Task statement
Output a verbatim copy of the data, cut off after the line that contains "hex_relief_depth = 0.5".

Supplied information

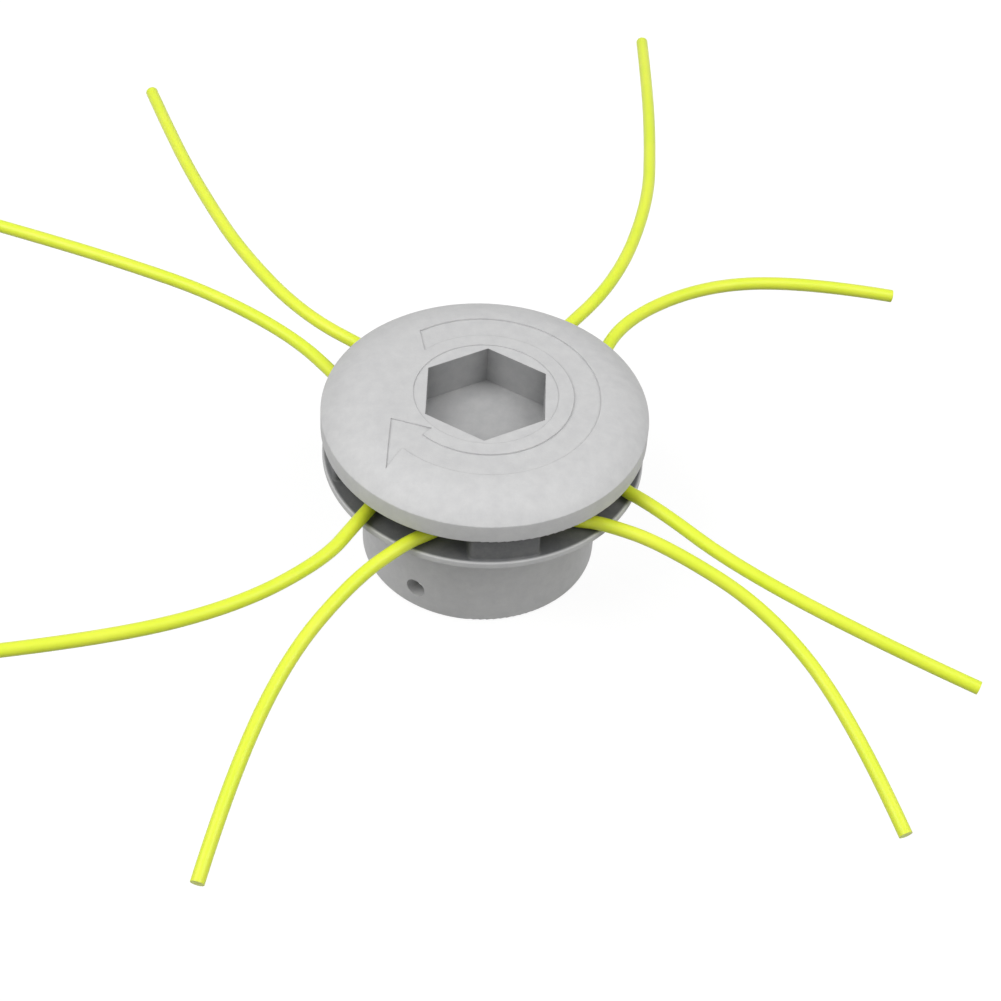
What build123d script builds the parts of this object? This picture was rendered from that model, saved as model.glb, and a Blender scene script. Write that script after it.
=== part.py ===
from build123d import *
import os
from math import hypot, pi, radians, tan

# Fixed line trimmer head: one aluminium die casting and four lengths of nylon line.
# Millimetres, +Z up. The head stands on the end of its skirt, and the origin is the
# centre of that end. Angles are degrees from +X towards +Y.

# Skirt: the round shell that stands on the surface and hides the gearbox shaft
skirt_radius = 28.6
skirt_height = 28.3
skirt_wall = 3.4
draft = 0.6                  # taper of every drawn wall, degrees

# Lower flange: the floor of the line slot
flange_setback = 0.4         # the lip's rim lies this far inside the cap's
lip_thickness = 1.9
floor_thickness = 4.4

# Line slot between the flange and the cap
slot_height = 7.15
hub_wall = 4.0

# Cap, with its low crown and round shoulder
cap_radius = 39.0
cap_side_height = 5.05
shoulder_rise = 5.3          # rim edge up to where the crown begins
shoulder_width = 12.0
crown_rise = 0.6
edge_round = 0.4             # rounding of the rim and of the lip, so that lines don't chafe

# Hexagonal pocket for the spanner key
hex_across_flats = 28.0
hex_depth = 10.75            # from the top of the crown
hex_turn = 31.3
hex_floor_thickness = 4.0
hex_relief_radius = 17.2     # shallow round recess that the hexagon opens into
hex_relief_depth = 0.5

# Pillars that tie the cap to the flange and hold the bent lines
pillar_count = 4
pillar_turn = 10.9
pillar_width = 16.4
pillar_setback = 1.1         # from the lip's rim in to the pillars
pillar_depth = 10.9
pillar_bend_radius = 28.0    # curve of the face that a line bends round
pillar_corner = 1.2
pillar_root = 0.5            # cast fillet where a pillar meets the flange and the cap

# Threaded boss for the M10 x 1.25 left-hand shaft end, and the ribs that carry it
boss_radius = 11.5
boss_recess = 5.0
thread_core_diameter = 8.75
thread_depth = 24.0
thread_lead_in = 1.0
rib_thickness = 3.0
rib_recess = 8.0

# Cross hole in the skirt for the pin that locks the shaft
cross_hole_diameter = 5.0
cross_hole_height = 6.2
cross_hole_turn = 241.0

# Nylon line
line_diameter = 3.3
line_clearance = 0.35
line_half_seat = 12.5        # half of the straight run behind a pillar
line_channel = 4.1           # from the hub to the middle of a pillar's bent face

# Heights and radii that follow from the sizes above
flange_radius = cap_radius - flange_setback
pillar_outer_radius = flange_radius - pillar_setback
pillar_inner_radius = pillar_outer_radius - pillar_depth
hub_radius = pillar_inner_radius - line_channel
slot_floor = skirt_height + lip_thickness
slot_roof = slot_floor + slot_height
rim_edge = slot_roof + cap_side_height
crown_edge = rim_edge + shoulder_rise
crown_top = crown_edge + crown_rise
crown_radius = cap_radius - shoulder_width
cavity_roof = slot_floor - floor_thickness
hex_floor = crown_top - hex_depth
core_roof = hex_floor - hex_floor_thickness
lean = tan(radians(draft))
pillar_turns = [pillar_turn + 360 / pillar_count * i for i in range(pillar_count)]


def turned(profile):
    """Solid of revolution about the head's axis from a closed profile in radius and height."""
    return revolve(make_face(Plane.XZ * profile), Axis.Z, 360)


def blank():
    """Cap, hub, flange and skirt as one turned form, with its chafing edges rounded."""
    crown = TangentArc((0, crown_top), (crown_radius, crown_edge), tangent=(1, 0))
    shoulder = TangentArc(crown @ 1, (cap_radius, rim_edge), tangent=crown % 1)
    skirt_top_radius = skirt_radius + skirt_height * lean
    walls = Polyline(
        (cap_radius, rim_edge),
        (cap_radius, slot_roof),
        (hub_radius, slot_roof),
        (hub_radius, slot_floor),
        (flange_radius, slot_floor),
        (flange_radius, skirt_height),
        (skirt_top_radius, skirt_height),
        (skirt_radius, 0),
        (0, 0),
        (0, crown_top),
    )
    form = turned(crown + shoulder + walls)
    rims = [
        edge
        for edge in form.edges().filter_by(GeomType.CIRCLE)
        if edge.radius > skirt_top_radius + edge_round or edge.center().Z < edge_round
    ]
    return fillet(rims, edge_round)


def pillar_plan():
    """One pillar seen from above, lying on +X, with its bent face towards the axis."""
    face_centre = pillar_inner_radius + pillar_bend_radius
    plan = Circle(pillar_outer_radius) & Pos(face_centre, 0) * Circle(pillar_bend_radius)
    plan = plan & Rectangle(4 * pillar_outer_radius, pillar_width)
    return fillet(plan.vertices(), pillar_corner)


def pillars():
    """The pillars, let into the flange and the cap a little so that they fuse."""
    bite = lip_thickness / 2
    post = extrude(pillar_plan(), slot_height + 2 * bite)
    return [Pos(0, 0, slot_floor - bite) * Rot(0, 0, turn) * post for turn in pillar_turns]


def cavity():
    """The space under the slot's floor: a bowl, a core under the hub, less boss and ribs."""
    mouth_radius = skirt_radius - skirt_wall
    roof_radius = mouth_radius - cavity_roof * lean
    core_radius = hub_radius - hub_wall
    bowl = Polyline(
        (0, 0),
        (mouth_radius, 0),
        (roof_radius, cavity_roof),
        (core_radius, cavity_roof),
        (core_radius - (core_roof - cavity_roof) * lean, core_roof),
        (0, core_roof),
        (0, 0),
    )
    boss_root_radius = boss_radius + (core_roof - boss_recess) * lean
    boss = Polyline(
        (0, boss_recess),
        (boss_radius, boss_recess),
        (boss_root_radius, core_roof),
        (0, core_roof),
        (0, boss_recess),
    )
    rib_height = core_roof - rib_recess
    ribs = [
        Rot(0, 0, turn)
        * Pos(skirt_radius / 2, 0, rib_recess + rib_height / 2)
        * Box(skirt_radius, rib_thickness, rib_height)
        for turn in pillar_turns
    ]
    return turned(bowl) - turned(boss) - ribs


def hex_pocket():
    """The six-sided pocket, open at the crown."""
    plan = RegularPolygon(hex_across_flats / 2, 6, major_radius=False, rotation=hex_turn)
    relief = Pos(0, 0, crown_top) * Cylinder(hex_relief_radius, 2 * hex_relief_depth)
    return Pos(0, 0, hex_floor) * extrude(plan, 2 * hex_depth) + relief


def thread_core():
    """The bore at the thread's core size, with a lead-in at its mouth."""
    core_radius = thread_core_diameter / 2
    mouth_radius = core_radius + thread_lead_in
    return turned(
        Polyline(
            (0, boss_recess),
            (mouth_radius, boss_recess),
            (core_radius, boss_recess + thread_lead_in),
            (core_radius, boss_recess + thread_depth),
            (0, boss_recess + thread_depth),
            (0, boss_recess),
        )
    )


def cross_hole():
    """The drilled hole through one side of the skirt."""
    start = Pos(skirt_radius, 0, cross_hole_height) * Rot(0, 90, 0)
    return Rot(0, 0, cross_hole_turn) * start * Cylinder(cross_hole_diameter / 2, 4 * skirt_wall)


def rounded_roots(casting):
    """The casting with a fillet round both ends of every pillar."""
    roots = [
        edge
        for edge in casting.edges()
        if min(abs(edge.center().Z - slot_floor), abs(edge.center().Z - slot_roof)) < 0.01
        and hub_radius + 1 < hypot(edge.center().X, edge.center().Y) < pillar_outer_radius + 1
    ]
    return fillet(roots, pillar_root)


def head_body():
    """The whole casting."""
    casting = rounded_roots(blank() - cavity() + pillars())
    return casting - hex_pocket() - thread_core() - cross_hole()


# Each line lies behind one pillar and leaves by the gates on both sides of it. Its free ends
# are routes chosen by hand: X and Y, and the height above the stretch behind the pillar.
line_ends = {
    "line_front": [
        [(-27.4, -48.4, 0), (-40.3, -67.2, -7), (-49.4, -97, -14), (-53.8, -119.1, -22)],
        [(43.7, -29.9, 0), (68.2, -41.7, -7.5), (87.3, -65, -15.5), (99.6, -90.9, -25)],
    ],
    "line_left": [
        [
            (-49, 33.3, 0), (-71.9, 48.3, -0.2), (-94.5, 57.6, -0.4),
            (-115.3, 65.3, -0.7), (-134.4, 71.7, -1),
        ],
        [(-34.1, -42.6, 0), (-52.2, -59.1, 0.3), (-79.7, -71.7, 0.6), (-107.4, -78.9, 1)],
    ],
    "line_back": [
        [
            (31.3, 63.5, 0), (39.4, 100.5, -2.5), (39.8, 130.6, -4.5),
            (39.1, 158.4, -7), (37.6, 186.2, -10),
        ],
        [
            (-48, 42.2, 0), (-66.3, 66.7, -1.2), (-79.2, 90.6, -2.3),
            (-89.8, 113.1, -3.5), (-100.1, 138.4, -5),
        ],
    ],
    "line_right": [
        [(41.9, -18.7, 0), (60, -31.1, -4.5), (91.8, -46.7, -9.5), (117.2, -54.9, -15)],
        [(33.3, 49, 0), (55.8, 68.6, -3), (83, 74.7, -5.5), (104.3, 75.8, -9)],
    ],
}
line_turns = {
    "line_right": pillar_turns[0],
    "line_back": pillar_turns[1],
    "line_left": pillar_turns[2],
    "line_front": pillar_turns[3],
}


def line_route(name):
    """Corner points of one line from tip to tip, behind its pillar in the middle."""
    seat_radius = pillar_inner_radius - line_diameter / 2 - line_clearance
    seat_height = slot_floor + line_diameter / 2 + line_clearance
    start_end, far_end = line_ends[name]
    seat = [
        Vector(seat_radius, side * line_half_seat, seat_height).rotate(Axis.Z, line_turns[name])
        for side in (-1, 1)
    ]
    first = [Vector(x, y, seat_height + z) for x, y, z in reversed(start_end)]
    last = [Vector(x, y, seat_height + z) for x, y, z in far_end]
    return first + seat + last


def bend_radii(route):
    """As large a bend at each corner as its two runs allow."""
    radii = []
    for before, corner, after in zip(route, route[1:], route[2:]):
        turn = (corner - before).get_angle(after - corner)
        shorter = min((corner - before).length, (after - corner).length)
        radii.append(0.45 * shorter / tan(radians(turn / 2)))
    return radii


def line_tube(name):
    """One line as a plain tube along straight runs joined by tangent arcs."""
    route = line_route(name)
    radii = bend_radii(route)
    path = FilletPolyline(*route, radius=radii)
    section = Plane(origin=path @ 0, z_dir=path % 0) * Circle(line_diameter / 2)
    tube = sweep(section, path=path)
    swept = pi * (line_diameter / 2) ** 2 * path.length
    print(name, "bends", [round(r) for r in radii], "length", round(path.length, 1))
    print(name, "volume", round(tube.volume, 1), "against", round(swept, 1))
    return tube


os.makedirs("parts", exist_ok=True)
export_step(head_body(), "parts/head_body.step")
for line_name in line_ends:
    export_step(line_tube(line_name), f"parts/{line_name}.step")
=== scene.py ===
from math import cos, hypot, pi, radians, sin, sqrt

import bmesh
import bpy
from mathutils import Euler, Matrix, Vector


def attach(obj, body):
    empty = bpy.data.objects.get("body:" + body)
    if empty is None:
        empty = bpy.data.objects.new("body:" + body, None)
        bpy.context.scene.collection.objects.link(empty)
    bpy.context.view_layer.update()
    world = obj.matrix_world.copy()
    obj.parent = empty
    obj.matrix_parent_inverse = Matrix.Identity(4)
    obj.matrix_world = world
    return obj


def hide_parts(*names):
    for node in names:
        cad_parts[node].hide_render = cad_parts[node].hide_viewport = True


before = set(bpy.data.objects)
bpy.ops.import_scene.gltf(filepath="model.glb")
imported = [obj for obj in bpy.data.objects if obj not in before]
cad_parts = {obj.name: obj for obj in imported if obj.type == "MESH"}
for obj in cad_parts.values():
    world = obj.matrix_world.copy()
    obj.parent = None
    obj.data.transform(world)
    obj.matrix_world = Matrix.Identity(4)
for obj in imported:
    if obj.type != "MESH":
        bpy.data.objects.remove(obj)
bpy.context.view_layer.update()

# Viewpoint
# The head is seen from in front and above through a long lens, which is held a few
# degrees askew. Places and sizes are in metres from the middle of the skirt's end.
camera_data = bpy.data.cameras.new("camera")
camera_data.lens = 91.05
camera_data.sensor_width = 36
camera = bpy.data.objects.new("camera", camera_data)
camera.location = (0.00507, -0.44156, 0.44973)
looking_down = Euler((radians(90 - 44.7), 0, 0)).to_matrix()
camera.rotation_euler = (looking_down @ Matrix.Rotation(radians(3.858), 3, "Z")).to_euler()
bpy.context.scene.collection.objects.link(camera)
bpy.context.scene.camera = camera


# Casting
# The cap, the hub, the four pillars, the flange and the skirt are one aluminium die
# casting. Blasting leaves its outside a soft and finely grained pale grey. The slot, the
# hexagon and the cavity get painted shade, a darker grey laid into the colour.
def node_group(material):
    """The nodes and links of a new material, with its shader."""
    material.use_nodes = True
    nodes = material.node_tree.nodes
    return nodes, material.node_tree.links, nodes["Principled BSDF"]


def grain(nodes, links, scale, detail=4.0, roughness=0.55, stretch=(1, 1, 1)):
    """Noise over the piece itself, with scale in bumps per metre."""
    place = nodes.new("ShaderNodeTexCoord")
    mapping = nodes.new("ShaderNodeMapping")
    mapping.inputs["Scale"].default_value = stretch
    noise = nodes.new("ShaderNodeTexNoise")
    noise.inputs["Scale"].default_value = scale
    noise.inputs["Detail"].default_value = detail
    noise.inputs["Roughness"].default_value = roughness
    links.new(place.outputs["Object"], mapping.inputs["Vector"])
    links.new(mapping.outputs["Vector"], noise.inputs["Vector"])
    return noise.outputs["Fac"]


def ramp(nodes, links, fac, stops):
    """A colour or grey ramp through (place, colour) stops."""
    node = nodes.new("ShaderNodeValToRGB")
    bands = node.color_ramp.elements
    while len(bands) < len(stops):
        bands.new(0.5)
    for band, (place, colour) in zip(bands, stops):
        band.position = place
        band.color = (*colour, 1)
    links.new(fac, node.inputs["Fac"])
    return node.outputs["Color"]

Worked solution
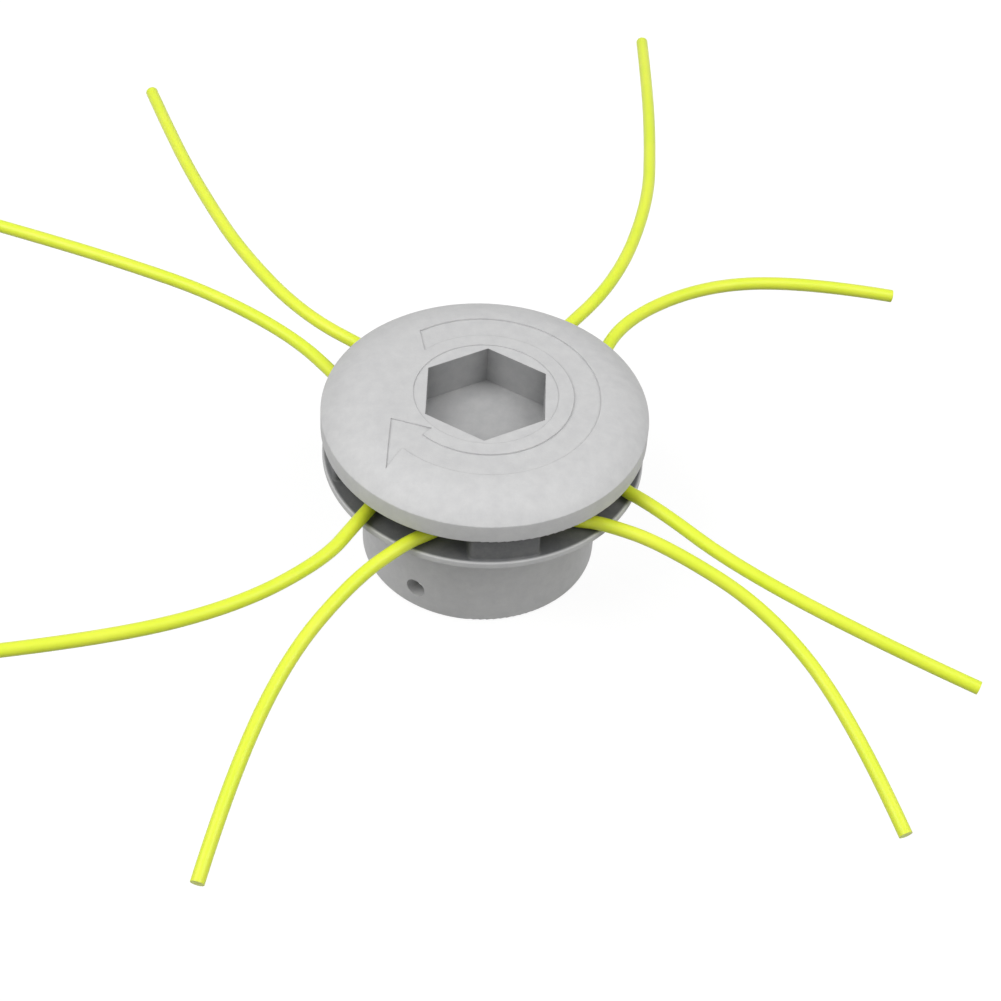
What build123d script builds the parts of this object? This picture was rendered from that model, saved as model.glb, and a Blender scene script. Write that script after it.
=== part.py ===
from build123d import *
import os
from math import hypot, pi, radians, tan

# Fixed line trimmer head: one aluminium die casting and four lengths of nylon line.
# Millimetres, +Z up. The head stands on the end of its skirt, and the origin is the
# centre of that end. Angles are degrees from +X towards +Y.

# Skirt: the round shell that stands on the surface and hides the gearbox shaft
skirt_radius = 28.6
skirt_height = 28.3
skirt_wall = 3.4
draft = 0.6                  # taper of every drawn wall, degrees

# Lower flange: the floor of the line slot
flange_setback = 0.4         # the lip's rim lies this far inside the cap's
lip_thickness = 1.9
floor_thickness = 4.4

# Line slot between the flange and the cap
slot_height = 7.15
hub_wall = 4.0

# Cap, with its low crown and round shoulder
cap_radius = 39.0
cap_side_height = 5.05
shoulder_rise = 5.3          # rim edge up to where the crown begins
shoulder_width = 12.0
crown_rise = 0.6
edge_round = 0.4             # rounding of the rim and of the lip, so that lines don't chafe

# Hexagonal pocket for the spanner key
hex_across_flats = 28.0
hex_depth = 10.75            # from the top of the crown
hex_turn = 31.3
hex_floor_thickness = 4.0
hex_relief_radius = 17.2     # shallow round recess that the hexagon opens into
hex_relief_depth = 0.5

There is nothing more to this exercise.